For those working with textiles and textures, there will be a number of courses, conversations and seminars that I’m sure will continue the thread of developing links between textiles, textures and texts. Which reminds me of the presentation “Patchwork, quilting and keeping it all going” by academic quilters Ann Rippin and Harriett Shortt as part of the Festival of Ideas in Bristol, on creativity, making and the femenine academic on the 5th of November/2014 (Free!!). http://www.bristol.ac.uk/fssl/festival/programme/2014/event5-1.html
Also, the Victoria and Albert Museum in this AW 2014/2015 is exhibiting the work of beloved English painter Constable, (20 September, 5 January/2015) and also, it is presenting a thought provoking exhibition about the Disobedient Object (16 July-15 February 2015). This is also accompanied by sleek beautiful fashion photography of renowned artist Horst, and in general the permanent collection is superb. Indeed, I just spotted a free exhibition of revolutionary posters. Definitively more than one visit.
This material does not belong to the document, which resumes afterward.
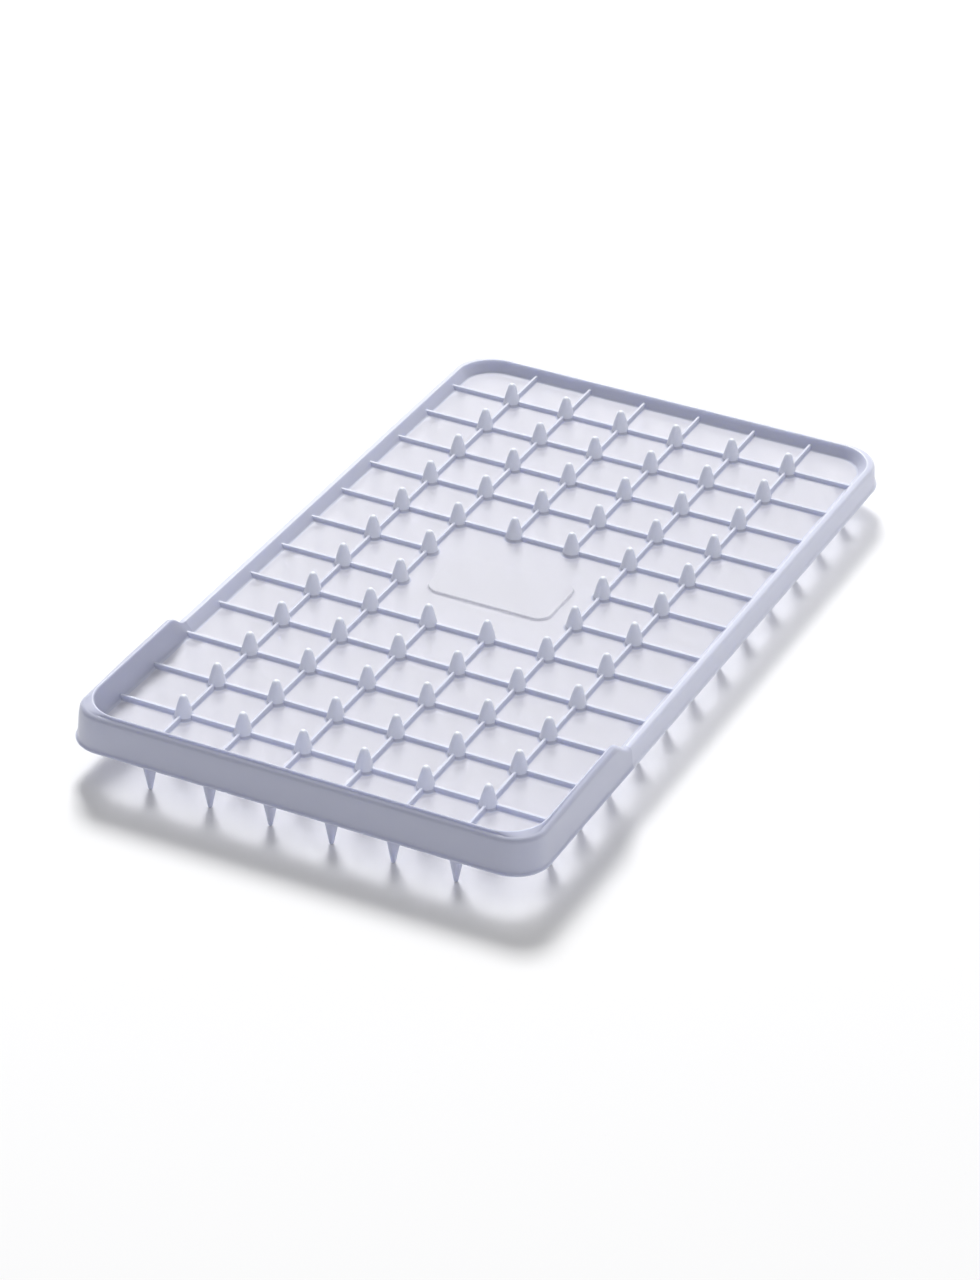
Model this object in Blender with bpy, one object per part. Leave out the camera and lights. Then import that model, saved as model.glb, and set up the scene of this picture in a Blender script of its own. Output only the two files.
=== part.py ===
"""Rest mat for a hot iron: one soft moulded tray that stands on tapered feet.

The real mat is a single moulding. It is split here along its own feature lines (ribbed floor,
stud rows, low rim, raised heel guard), with a thin gap between neighbours.

Metres, +Z up. Origin under the middle of the mat, on the table. The raised guard is at -Y.
"""
import bpy
import bmesh
from math import cos, pi, radians, sin
from mathutils import Matrix

MM = 0.001

# ---- driving dimensions -----------------------------------------------------------------------
PITCH = 20.0 * MM             # square grid of studs
COLS = 6                      # studs along X
ROWS = 12                     # studs along Y
GRID_Y = 0.9 * MM             # the stud grid sits a little towards the low end
HALF_W = 75.3 * MM            # outer face at the top of the guard, X
HALF_L = 133.3 * MM           # outer face at the top of the guard, Y
FRONT_R = 10.0 * MM           # outer corner radius there, at the guard
BACK_R = 13.0 * MM            # and at the low end
INNER_R = 12.0 * MM           # corner radius of the lip's inner edge
DRAFT = 0.07                  # the outer face spreads this much per unit of height, downwards
KICK = 0.6 * MM               # and this much more over its lowest part
KICK_HEIGHT = 2.0 * MM
CORNER_STEPS = 6
WALL = 4.0 * MM               # wall thickness at floor level, from the upper outer face

FLOOR_TOP = 13.8 * MM
FLOOR_THICK = 1.4 * MM
RIB_TOP = 15.4 * MM
RIB_THICK = 1.2 * MM
GAP = 0.3 * MM                # clearance between neighbouring nodes

PEG_TIP_Z = 21.4 * MM
PEG_BASE_R = 2.9 * MM
PEG_TIP_R = 1.1 * MM
FOOT_ROOT_R = 3.0 * MM
FOOT_TIP_R = 0.65 * MM
SIDES = 8                     # facets round a stud

RIM_TOP = 17.4 * MM           # low rim, both sides and the back
RIM_SKIRT = 9.2 * MM          # its lower edge
RIM_LIP = 2.0 * MM            # inner edge of its top
GUARD_TOP = 22.9 * MM         # raised guard round the front
GUARD_SKIRT = 10.6 * MM
GUARD_LIP = 2.6 * MM
GUARD_END_TOP = -76.8 * MM    # where the guard's top starts to fall
GUARD_END = -66.3 * MM        # where it meets the low rim
CORNER_SPLIT = 118.0 * MM     # front and back pieces carry the corners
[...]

And finally, the Turner Prize, with its unmade beds, the scruffy rubble, the potterers / transvestites, the creative destructions, etc. always great to see as spectacle and arty entertainment.
As for my part, apart of my Open Studio (today!) I I will be doing a couple of more exhibitions : 10-11 of October in Cambridgeshire and 17 of October as the guest artist at Harlington Art Fair (Bedfordshire)… and with that, I think I will go to creative hibernation till next spring!